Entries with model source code

= = = = =

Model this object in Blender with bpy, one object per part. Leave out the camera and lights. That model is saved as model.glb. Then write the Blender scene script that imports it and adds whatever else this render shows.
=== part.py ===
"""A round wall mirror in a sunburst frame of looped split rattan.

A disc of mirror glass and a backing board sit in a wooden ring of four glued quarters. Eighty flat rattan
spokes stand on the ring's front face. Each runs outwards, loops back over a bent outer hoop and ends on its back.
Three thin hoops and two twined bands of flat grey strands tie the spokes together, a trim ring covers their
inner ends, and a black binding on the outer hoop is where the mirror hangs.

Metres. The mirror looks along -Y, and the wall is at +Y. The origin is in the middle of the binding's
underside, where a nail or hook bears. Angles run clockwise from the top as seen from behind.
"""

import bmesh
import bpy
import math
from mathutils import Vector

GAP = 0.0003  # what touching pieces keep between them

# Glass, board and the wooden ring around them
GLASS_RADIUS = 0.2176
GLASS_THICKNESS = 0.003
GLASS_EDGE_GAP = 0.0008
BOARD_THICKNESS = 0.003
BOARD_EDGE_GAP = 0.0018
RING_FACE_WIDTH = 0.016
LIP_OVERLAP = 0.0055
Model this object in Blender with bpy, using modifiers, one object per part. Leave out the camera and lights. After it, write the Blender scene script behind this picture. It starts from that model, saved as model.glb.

= = = = =

Exercise aim
Extract the full listing and reproduce each line exactly.

Result
Model this object in Blender with bpy, one object per part. Leave out the camera and lights. That model is saved as model.glb. Then write the Blender scene script that imports it and adds whatever else this render shows.
=== part.py ===
"""A round wall mirror in a sunburst frame of looped split rattan.

A disc of mirror glass and a backing board sit in a wooden ring of four glued quarters. Eighty flat rattan
spokes stand on the ring's front face. Each runs outwards, loops back over a bent outer hoop and ends on its back.
Three thin hoops and two twined bands of flat grey strands tie the spokes together, a trim ring covers their
inner ends, and a black binding on the outer hoop is where the mirror hangs.

Metres. The mirror looks along -Y, and the wall is at +Y. The origin is in the middle of the binding's
underside, where a nail or hook bears. Angles run clockwise from the top as seen from behind.
"""

import bmesh
import bpy
import math
from mathutils import Vector

GAP = 0.0003  # what touching pieces keep between them

# Glass, board and the wooden ring around them
GLASS_RADIUS = 0.2176
GLASS_THICKNESS = 0.003
GLASS_EDGE_GAP = 0.0008
BOARD_THICKNESS = 0.003
BOARD_EDGE_GAP = 0.0018
RING_FACE_WIDTH = 0.016
LIP_OVERLAP = 0.0055
Model this object in Blender with bpy, using modifiers, one object per part. Leave out the camera and lights. After it, write the Blender scene script behind this picture. It starts from that model, saved as model.glb.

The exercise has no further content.